In the seventh grade, the principal called me into his office to explain to me that when they poked us off into the gym and made us take those fill-in-the-circles tests, I scored in the top ten percent of the nation. "Not the state, not the school, Jill, the nation." he said. So, he wanted to understand why my daily grades were so bad. I wanted to say, "Have you seen my room? I don't know where my bed is much less my homework. But hey, if you're going to imprison me in the gym for a day, I'm going to occupy my mind and engage."


As I watched the events of January 6th unfold, my gut feelings and thoughts were, "Okay wait. This has got to stop! All of this! It has to stop right here and right now." It matters not what anyone thinks about how or why these events took place. It only matters to me that the entire political modus operandi be changed - be transformed and, with the desperately needed help of God, we must keep working to transform it.

So, I know and am very familiar with the need to do your homework with the wind knocked out of you, and how failing to find the energy to do so is more costly than you can calculate. At the Christmas break of my senior year of high school, a report card revealed that I would not graduate if I did not bring my grade point average to a certain height. I aced my two save-the-hardest-for-last classes, which oddly enough happened to be Government and Free Enterprise.

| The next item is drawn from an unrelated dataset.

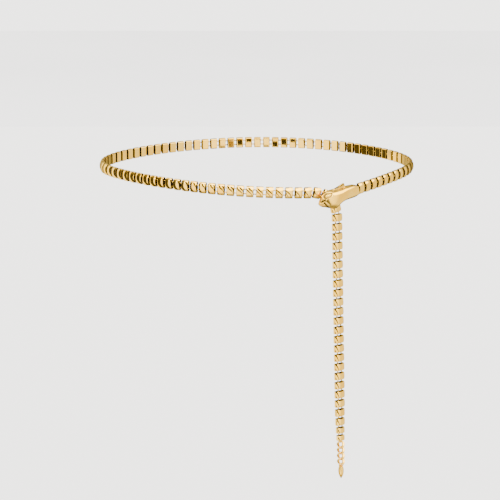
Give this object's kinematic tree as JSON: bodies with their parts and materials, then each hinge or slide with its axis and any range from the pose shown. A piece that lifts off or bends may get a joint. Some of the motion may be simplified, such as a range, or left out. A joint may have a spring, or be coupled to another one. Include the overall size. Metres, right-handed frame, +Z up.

After I graduated, I had a flood of conviction about wasting twelve years of free education. I became mortified by this and I quickly turned into somewhat of an obsessive researcher in trying to catch up. To this day, I don't ever feel caught up.

But in this case, following the events of January 6th, 2021, I believe I must find the energy, even with the wind knocked out of me, to do my homework and then let my voice, at all risk, rise up! I believe I need to zoom in until I can see the dot matrix that makes up the whole of who I am and what I believe as an individual citizen of this country and then convene with others willing to do the same. I am completely convinced that this country will never be transformed without us - without our voices. I am equally completely convinced that there is a way for our voices to be heard and that the voice of the commoners does indeed possess the power to transform this nation. Where I'm convinced I've already done my homework on a matter, I must humble myself and dig deeper, ask God to give me greater wisdom and insight, formulate a personal plan from those insights, and put that plan into action. My one and only question is, "God what would you have me do in all this - plant a garden? shut my mouth? start a movement? wait it out? what? What would You have me do? I've been prayerfully binge-researching again and will continue until I am convinced I know the answer to that question.